MINDLESS: HOW THE EDUCATION SYSTEM IS INDOCTRINATING CHILDREN AND DESTROYING OUR CIVILISATION

This book Mindless: How the Education System is Indoctrinating Children and Destroying Our Civilisation by d’Abrera, Bella (Wyborn Press, 2026) has 270 pages devoted to showing how the rot has set into Western education (looking primarily at Australia, America and England), d’Abrera asks, ‘What is to be done?’ She looks at how America is leading the way here, with Australia and the UK lagging well behind.

She notes how Washington, under Trump, “turned off the money tap”. For example, it “began freezing billions of dollars in federal research grants in response to what it described as ‘institutional antisemitism’ and entrenched ideological bias on campus.” (p. 273)

She offers various examples of this, and then writes: Whatever one thinks of Trump, the freeze has exposed a reality. Supposedly, sovereign institutions have long been propped up by federal support, and Washington can hold them to account if it chooses…

Ultimately, it appears that ‘what is to be done?’ cannot be left to the universities themselves. The solution, therefore, lies outside the system. And in this respect, America is leading the way. There, individuals with dedication, energy, and awareness of how precarious things have become, are establishing new universities. Their aim is simple: to restore the university to its true purpose and ensure that they are not beholden to the state. (pp. 274-275)

Hillsdale College in Michigan is one such example of this, as is the University of Austin in Texas. Things are tougher in this regard in England, but Australia has had some success in creating new educational institutions, including Campion College in Sydney, Alphacrucis University College in Melbourne, and St John Henry Newman College in Queensland.

And the corruption in schools, and not just in higher education, can also be challenged. Thus, the rise and rise of things like homeschooling, private schooling, Christian education, charter schools, and so on. School choice, as in the voucher system, is an important way forward.

She says this about the situation in America: Down in Texas and Arizona, school choice legislation has expanded dramatically, making it possible for parents to send their children to charter or private schools with state-backed vouchers. Vouchers are essentially public grant money which gives families the genuine freedom to decide where their children are educated, and to take them out of the ideologically captured public system.

Vouchers don’t just give parents freedom to choose, they open up an immense range of choices. Parents can send their children to one of seventy-five Chesterton schools, whose curriculum is everything that today’s state system is not. Children are immersed in Homer, Dante and Shakespeare. Where government schools strip away the arts, Chesterton insists every child must paint, sing, and perform. There is no climate change anxiety, no gender confusion, and no racial tensions. (pp. 280-281)

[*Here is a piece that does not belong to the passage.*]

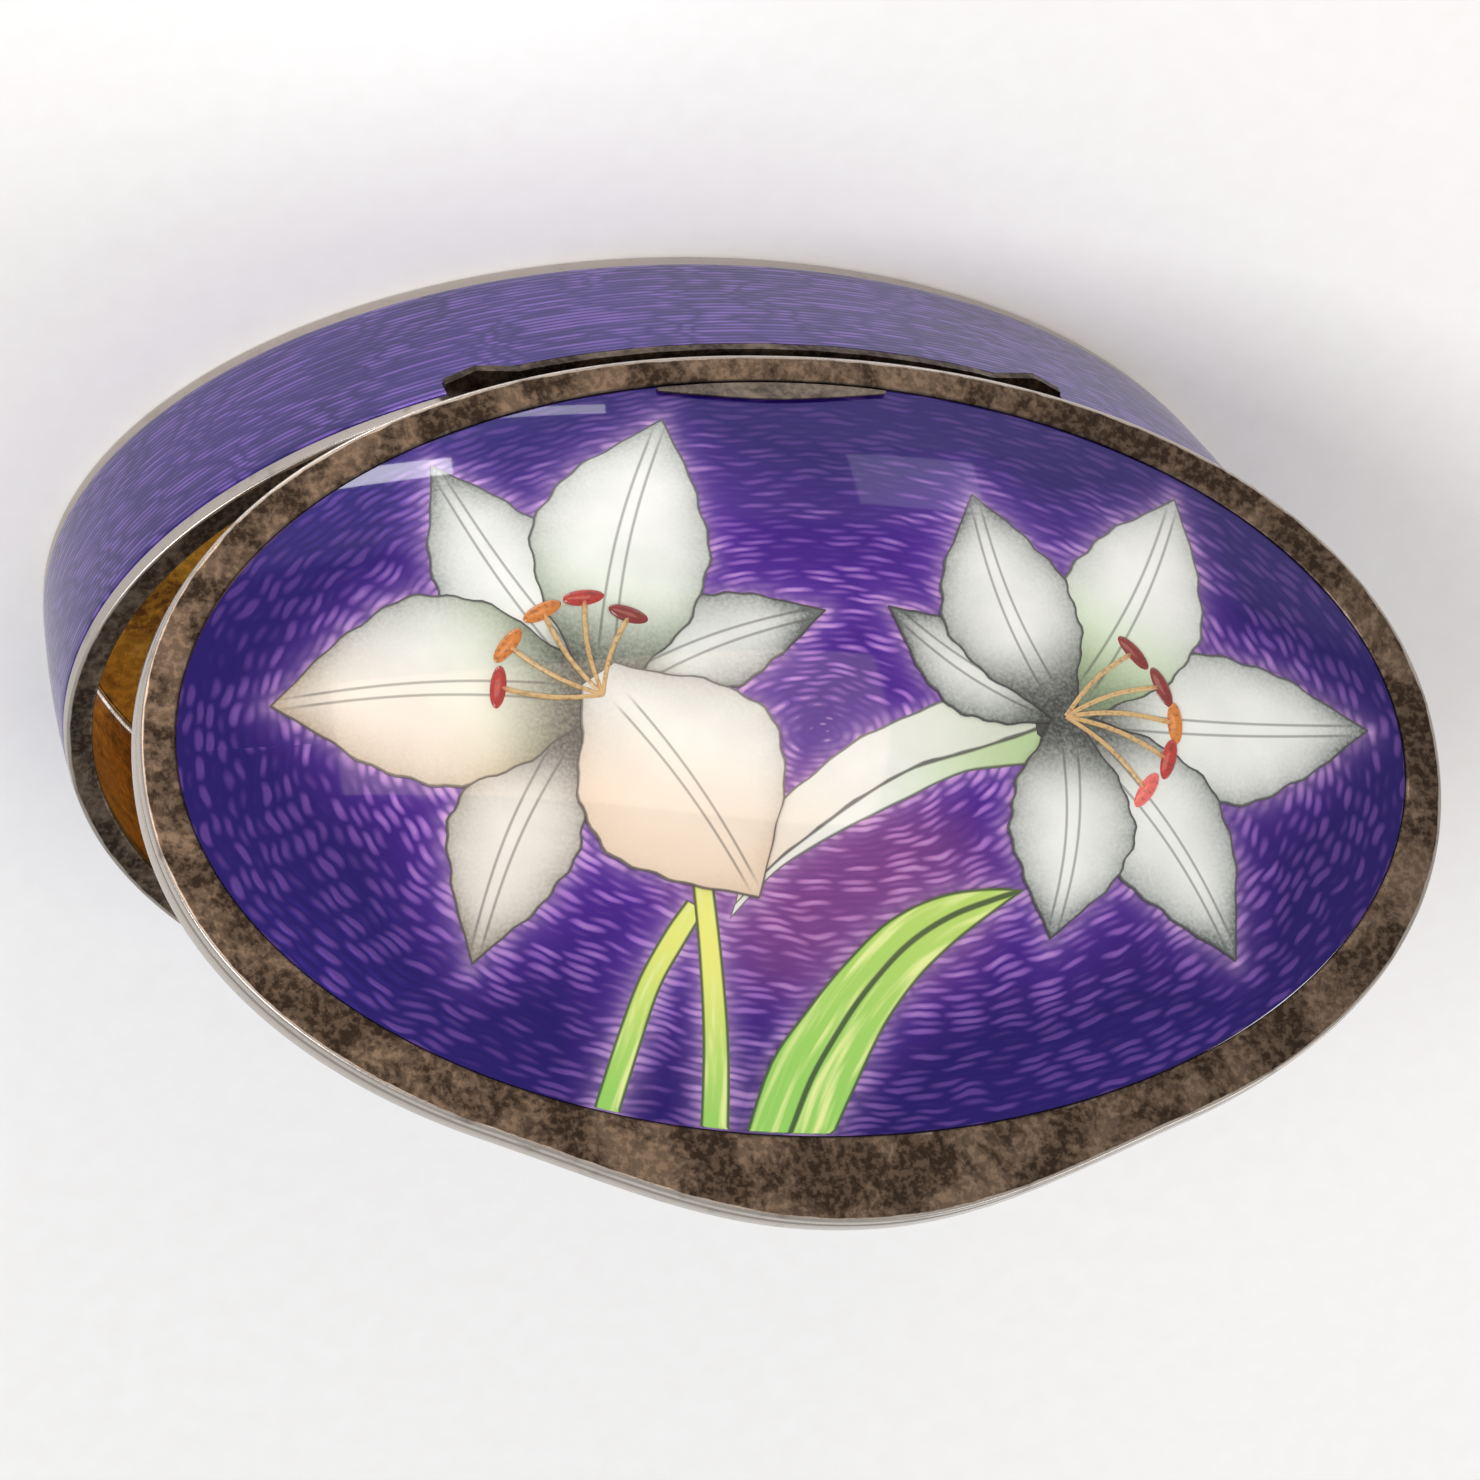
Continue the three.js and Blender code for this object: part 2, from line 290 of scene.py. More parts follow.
def new_group(name, kind, inputs, outputs):
    """A node group with named sockets, the fields it is given, and its output node."""
    tree = bpy.data.node_groups.new(name, kind)
    for socket_name, socket_type, default in inputs:
        socket = tree.interface.new_socket(
            socket_name, in_out="INPUT", socket_type="NodeSocket" + socket_type)
        if default is not None:
            socket.default_value = default
    for socket_name, socket_type in outputs:
        tree.interface.new_socket(
            socket_name, in_out="OUTPUT", socket_type="NodeSocket" + socket_type)
    given = tree.nodes.new("NodeGroupInput")
    return tree, named_fields(tree, given.outputs), tree.nodes.new("NodeGroupOutput")


# ---- Shader groups ----
def engine_turning_group():
    """Rows of short engraved cuts, each row shifted along by its own amount."""
    tree, given, result = new_group("engine_turning", "ShaderNodeTree", [
        ("Row", "Float", 0.0), ("Column", "Float", 0.0), ("Stagger", "Float", 1.0),
        ("Cut Share", "Float", 0.6)], [("Height", "Float"), ("Glint", "Float")])
    row, share = given["Row"], given["Cut Share"]
    row_number = row.maths("FLOOR")
    start = field(tree, "ShaderNodeTexWhiteNoise", {"W": row_number}, output="Value",
                  noise_dimensions="1D")
    column = given["Column"] + start * given["Stagger"]
    across, along = ((value.maths("FRACT") * math.pi).maths("SINE") for value in (row, column))
    cell = joined(tree, row_number, column.maths("FLOOR"), 0.0)
    # A random value for each cut, which the materials use to vary the painted highlights on the
    # cuts.
    glint = field(tree, "ShaderNodeTexWhiteNoise", {"Vector": cell}, output="Value",
                  noise_dimensions="2D")
    wire(tree, result, {"Height": across * (along * share + (1.0 - share)), "Glint": glint})


def tarnish_group():
    """Blotches and specks of tarnish, and the fine scratches of handling."""
    tree, given, result = new_group("tarnish", "ShaderNodeTree", [
        ("Position", "Vector", None), ("Blotches Per Metre", "Float", 420.0),
        ("Specks Per Metre", "Float", 3400.0), ("Thin Share", "Float", 0.5)],
        [("Thin", "Float"), ("Speck", "Float"), ("Height", "Float")])
    place = given["Position"]
    blotch = noise(tree, place, given["Blotches Per Metre"], 7.0, Roughness=0.68,
                   Distortion=0.4)
    start = 0.68 - given["Thin Share"] * 0.36
    speck = noise(tree, place, given["Specks Per Metre"], 3.0, Roughness=0.6)
    stretched = field(tree, "ShaderNodeMapping", {
        "Vector": place, "Rotation": Euler((0.3, 0.2, 0.6)),
        "Scale": Vector((9000, 900, 5000))})
    scratch = noise(tree, stretched, 1.0)
    wire(tree, result, {
        "Thin": blotch.smooth(start - 0.09, start + 0.09), "Speck": speck.smooth(0.42, 0.62),
        "Height": speck * 0.5 + scratch * 0.5})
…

She goes on to discuss the importance of parents in schooling: To reclaim education, they must first reclaim their role as parents. It is mothers and fathers who bring children into the world, who give them their moral and spiritual formation, not the state. They must start to recognise the ideological dangers that the system is posing to their offspring and become far less trusting. It is time for parents to stop outsourcing authority and for the family, that building block of society, to reclaim the child. This means rejecting the Rousseau-inspired deception that only experts can raise children, which has permeated Western culture, and which has to some extent, given parents licence to abnegate responsibility. (p. 283)

d’Abrera closes her book this way: Where we go from here will decide whether the Western mind survives. If children continued to be subjected to mass conditioning while being denied the chance to flourish in truth, beauty, reason, and reality, then Western Civilisation itself will not endure. The closing of the Western mind is not merely an educational crisis, but a civilisational one. We are teetering on the edge, but it is not too late. Our survival won’t depend on the rising generation now rebelling against the system, whose minds remain open enough to chart a course out of the ideological doldrums into which we have drifted. (p. 285)

Another great book is by Stefanik, Elise, Poisoned Ivies: The Inside Account of the Academic and Moral Rot at America’s Elite Universities (Threshold Editions, 2026)

It is wonderful to see efforts to turn our world back to God however God’s Word declares that we are already in the end times prior to Jesus return to restore righteousness. Sadly, we know that God allows Satan to do His utmost with the Antichrist and the False Prophet having 3 1/2 years to rule this world. However, during this time God pours out His wrath upon the Earth with the Trumpet and Bowl judgements. We are called to persevere and not deny His Word during this time but to fulfill all that He has called us to do.